Door County has been talking about the Michigan Street Bridge my entire adult life (and most of my teen years too). It’s become such an “eye-roll” topic that we’ve come to believe we’re unique (er, ridiculous) because we can’t come to a unanimous decision. But an article in Sunday‘s New York Times Magazine debunked that idea.
Bridges, for many reasons, carry an uncommon aesthetic weight in a community. Like a skyscraper, they stick out, demand attention, and dwarf the structures around them. Bridges stand apart, and for most of us, utilitarian structures as an architectural centerpiece simply won’t do (hence, so many of the structures of the 1960s and 1970s inspired by Ludwig Mies van der Rohe have already been introduced to the wrecking ball). How many postcards and calendars feature Sturgeon Bay‘s uninspired “New Bridge?” (or highway bridge, depending on your preferred tag).

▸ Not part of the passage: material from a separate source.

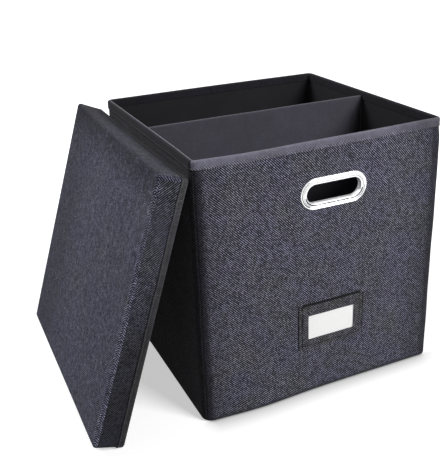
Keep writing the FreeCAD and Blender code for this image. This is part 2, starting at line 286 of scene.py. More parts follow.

The NYT story discusses the disappointment New Yorkers felt when the Williamsburg Bridge opened in 1903, and how that led to a long struggle to design the Manhattan Bridge in a more eye-catching manner.
The point here is not whether we should have saved the old Michigan Street Bridge or not. I’m impressed that this is a community with enough pride in place that people will fight over such things – be it a building, a vista, a shoreline, or even a rusty old bridge.